"Selayaknya sebuah wilayah dengan kekayaan alam yang melimpah, lebih memanfaatkan dan mengelola apa yang ada di wilayahnya dengan pengelolaan yang baik, berdasar kepada hukum Allah."
Oleh. Dinda Pramesti
NarasiPost.Com-Kisruh minyak goreng semakin panas dibicarakan terutama oleh kalangan ibu rumah tangga. Mereka mengeluhkan kondisi sulit ini, melambungnya harga minyak goreng telah menggoreng hati rakyat. Akibatnya kestabilan ekonomi ranah keluarga pun terganggu, terlebih lagi bagi keluarga dengan penghasilan ekonomi yang minim.
Dalam beberapa pekan terakhir kenaikan minyak goreng ini sangat membengkak, untuk minyak goreng jenis curah saja menurut Pusat Informasi Harga Pangan Strategis (PIHPS), harga pada 1 November itu masih Rp16.750 per kg dan kini sudah naik menjadi Rp17.350 (cnnindonesia.com, 12/11/2021).
Bahkan, warga net pun ikut meneriaki meroketnya harga minyak ini pada kanal sosmednya, dari biasanya antara Rp27.000 - Rp29.000 per 2 liter, saat ini harganya bisa mencapai Rp40.000 (kompas.com, 14/11/2021).
Problematik ini disebabkan karena produksi pasokan minyak nabati dunia terganggu, juga karena terpusatnya pengambilan bahan baku pembuatan minyak pada Crude Palm Oil (CPO) global oleh para produsen minyak goreng nasional yang saat ini mengalami gangguan produksi yang signifikan.
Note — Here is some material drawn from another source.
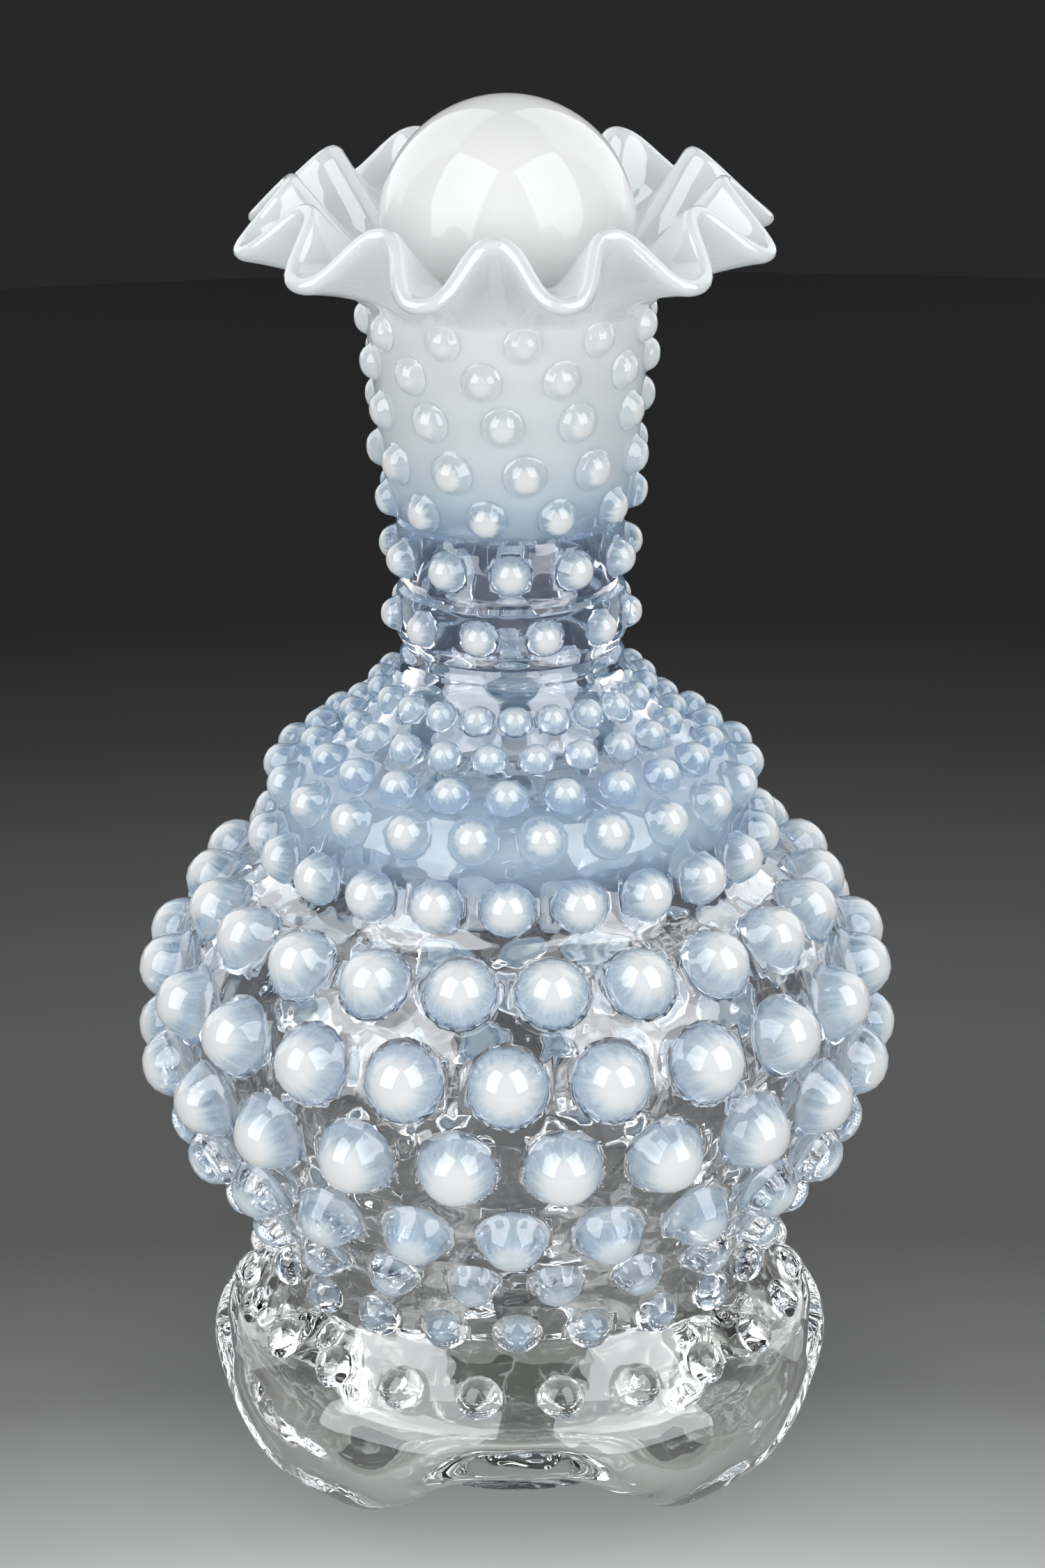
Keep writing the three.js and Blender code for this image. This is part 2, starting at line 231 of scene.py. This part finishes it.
flare = vectors((16.9, 161.7), (21.1, 166.1), (26.2, 169.7), (31.6, 172.7))
flare_steps = 200
flare_line = [Vector(p[:2]) for p in interpolate_bezier(*flare, flare_steps)]
flare_reach = [0]
for before, after in zip(flare_line, flare_line[1:]):
    flare_reach.append(flare_reach[-1] + (after - before).length)


def flare_at(share):
    reach = min(max(share, 0), 1) * flare_reach[-1]
    place = 0
    while place < len(flare_reach) - 2 and flare_reach[place + 1] < reach:
        place += 1
    step = (reach - flare_reach[place]) / (flare_reach[place + 1] - flare_reach[place])
    return flare_line[place].lerp(flare_line[place + 1], step)


def crimped_place(angle, share):
    """The middle of the mouth's wall at this angle, from the throat (share 0) to the lip (share 1)."""
    wave = math.tanh(crimp_squareness * math.cos(crimps * (angle + crimp_turn))) / math.tanh(crimp_squareness)
    lift = crimp_depth * wave * share ** crimp_growth
    middle = flare_at(share)
    radius = middle.x - lift
    height = middle.y + lift - rim_lean * math.cos(angle) * share
    return Vector((radius * math.sin(angle), -radius * math.cos(angle), height))


def crimp_mouth(piece):
    """Flares the straight tube above the throat, and folds its edge into crimps."""
    small = 0.002
    for vertex in piece.data.vertices:
        x, y, z = vertex.co / mm
        if z > throat_height + small:
            angle = math.atan2(x, -y)
            share = (z - throat_height) / rim_length
            held = min(share, 1 - small)
            place = crimped_place(angle, held)
            around = crimped_place(angle + small, held) - crimped_place(angle - small, held)
            outwards = crimped_place(angle, held + small) - crimped_place(angle, held - small)
            normal = around.cross(outwards).normalized()
            place += outwards.normalized() * (share - held) * rim_length
            place += normal * (math.hypot(x, y) - throat_middle)
            vertex.co = place * mm


bottle_glass = spun("bottle_glass", outside + mouth_line(0) + inside)
raise_arches(bottle_glass)
crimp_mouth(bottle_glass)

# One hob: a dome that runs out into the wall in a small fillet, on a root that goes into the wall.
# It is made one unit across and high, and each point keeps its place on that dome for the material.
hob_rounds = 14
hob_cap = (0.33, 0.95)
hob_side = ((0.60, 0.80), (0.80, 0.56), (0.92, 0.31), (0.99, 0.13), (1.07, 0.0), (1.16, -0.08), (1.12, -0.32))
deselect()
bpy.ops.mesh.primitive_cone_add(
    vertices=hob_rounds, radius1=hob_cap[0], radius2=0, depth=1 - hob_cap[1], end_fill_type="NOTHING",
    location=(0, 0, (1 + hob_cap[1]) / 2))
hob = bpy.context.object
hob.name = "hob"
bpy.ops.object.transform_apply()
bpy.ops.object.mode_set(mode="EDIT")
bpy.ops.mesh.select_mode(type="VERT")
bpy.ops.mesh.select_all(action="DESELECT")
bpy.ops.object.mode_set(mode="OBJECT")
for vertex in hob.data.vertices:
    vertex.select = vertex.co.z < hob_cap[1] + 0.01
bpy.ops.object.mode_set(mode="EDIT")
before = hob_cap
for width, height in hob_side:
    bpy.ops.mesh.extrude_region_move(TRANSFORM_OT_translate={"value": (0, 0, height - before[1])})
    bpy.ops.transform.resize(value=(width / before[0], width / before[0], 1))
    before = (width, height)
bpy.ops.mesh.edge_face_add()
bpy.ops.mesh.select_all(action="SELECT")
bpy.ops.mesh.normals_make_consistent(inside=False)
bpy.ops.object.mode_set(mode="OBJECT")
on_hob = hob.data.attributes.new("on_hob", "FLOAT_VECTOR", "POINT")
for vertex in hob.data.vertices:
    on_hob.data[vertex.index].vector = vertex.co


def wall_normal(point):
    """The way that the glass faces at a ring of hobs, as (radius, height)."""
    nearest = min(range(len(outside)), key=lambda i: (outside[i] - point).length)
    along = outside[nearest + 1] - outside[nearest - 1]
    return Vector((along.y, -along.x)).normalized()


# Each hob gets a number of its own, from its ring and its place in it, for the streaks in its milk.
seed_per_ring = 7.31
seed_per_hob = 3.77
seed_span = 10


def hob_copies(name, body_share, neck_share):
    """Copies of the hob on every ring, at a share of their full size, joined to one piece."""
    copies = []
    for number, (radius, height, width, rise, count, turn, milk) in enumerate(hob_rings):
        share = neck_share if height > neck_top_foot else body_share
        facing = wall_normal(Vector((radius, height)))
        size = Matrix.Diagonal((width / 2 * share, width / 2 * share, rise * share, 1))
        tilt = Matrix.Rotation(math.atan2(facing.x, facing.y), 4, "X")
        for place in range(count):
            angle = math.radians(turn) + math.tau * place / count
            copy = bpy.data.objects.new(name, hob.data.copy())
            bpy.context.collection.objects.link(copy)
            out = Matrix.Translation((0, -radius, height))
            copy.data.transform(Matrix.Rotation(angle, 4, "Z") @ out @ tilt @ size)
            copy.data.transform(Matrix.Scale(mm, 4))
            seed = (number * seed_per_ring + place * seed_per_hob) % seed_span
            for mark, value in (("milk", milk), ("seed", seed)):
                attribute = copy.data.attributes.new(mark, "FLOAT", "POINT")
                attribute.data.foreach_set("value", [value] * len(copy.data.vertices))
            copies.append(copy)
    deselect()
    for copy in copies:
        copy.select_set(True)
    bpy.context.view_layer.objects.active = copies[0]
    bpy.ops.object.join()
    copies[0].name = name
    return copies[0]


hob_glass = hob_copies("hob_glass", 1, 1)
deselect()
bpy.context.view_layer.objects.active = bottle_glass
bottle_glass.select_set(True)
union = bottle_glass.modifiers.new("hobs", "BOOLEAN")
union.operation = "UNION"
union.solver = "MANIFOLD"
union.object = hob_glass
bpy.ops.object.modifier_apply(modifier=union.name)
bpy.data.objects.remove(hob_glass)


def shade_smooth(piece, sharp_angle):
    """Smooth shading, apart from edges sharper than this angle in degrees."""
    deselect()
    piece.select_set(True)
    bpy.context.view_layer.objects.active = piece
    bpy.ops.object.shade_smooth_by_angle(angle=math.radians(sharp_angle))


def cover_with(piece, material):
    piece.data.materials.clear()
    piece.data.materials.append(material)


def set_values(node, values):
    for name, value in values.items():
        node.inputs[name].default_value = value


def new_material(name):
    material = bpy.data.materials.new(name)
    material.use_nodes = True
    nodes = material.node_tree.nodes
    return material, nodes, material.node_tree.links, nodes["Principled BSDF"]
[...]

Akibatnya, harga melambung tinggi bak gunung yang menjulang. Ini pun disebabkan karena produsen CPO internasional sendiri mengacu pada harga internasional yang otomatis akan membuat kenaikan yang cukup besar bagi harga nasional. Problem ini tidak bisa dibiarkan mengalir begitu saja tanpa penanganan serius. Upaya pemerintah dalam menekan harga agar kembali stabil seharusnya tidak hanya dilakukan saat kondisi sudah seperti ini, karena jika hanya upaya kuratif yang difokuskan maka tak akan pernah terjadi kestabilan ke depannya.
Kebijakan pemerintah yang berafiliasi pada produsen CPO internasional seharusnya bisa menimbang, bahwa kisaran harga mereka akan mengikuti arus kurs internasional dan rupiah tidak berada lebih besar dari itu. Ketika harga internasional naik, otomatis kenaikan akan dialami oleh negeri ini. Selayaknya sebuah wilayah dengan kekayaan alam yang melimpah, lebih memanfaatkan dan mengelola apa yang ada di wilayahnya dengan pengelolaan yang baik, berdasar kepada hukum Allah. Bukan sebaliknya, menyerahkan SDA pada asing atau melakukan privatisasi pada kekayaan alam yang seharusnya dikelola oleh pemerintah untuk kemaslahatan rakyat.
Apalagi kebutuhan pokok rakyat merupakan tanggung jawab pemerintah kepada rakyatnya. Kebutuhan pokok, terlebih pangan dalam sistem Islam akan dipenuhi oleh negara. Seperti dahulu, Khalifah Umar bin Khattab yang rela membawakan gandum di pundaknya untuk rakyatnya.
Jika pun nanti terjadi kekurangan pasokan produksi dalam negeri, diperbolehkan melakukan perdagangan (tijarah) baik domestik maupun luar negeri. Sistem Islam telah mengatur bagaimana ketentuan kebolehan perdagangan luar negeri, yakni dilihat dari orang yang melakukan perdagangan.
Klasifikasinya ada tiga yaitu :
Pertama, kafir harbi (negara maupun orang yang bermusuhan dengan negara Islam dan kaum muslim). Boleh melakukan transaksi jual beli dengan mereka dengan syarat adanya visa khusus, namun tetap tidak boleh untuk kafir harbi fi'lan seperti Amerika, Inggris, Rusia.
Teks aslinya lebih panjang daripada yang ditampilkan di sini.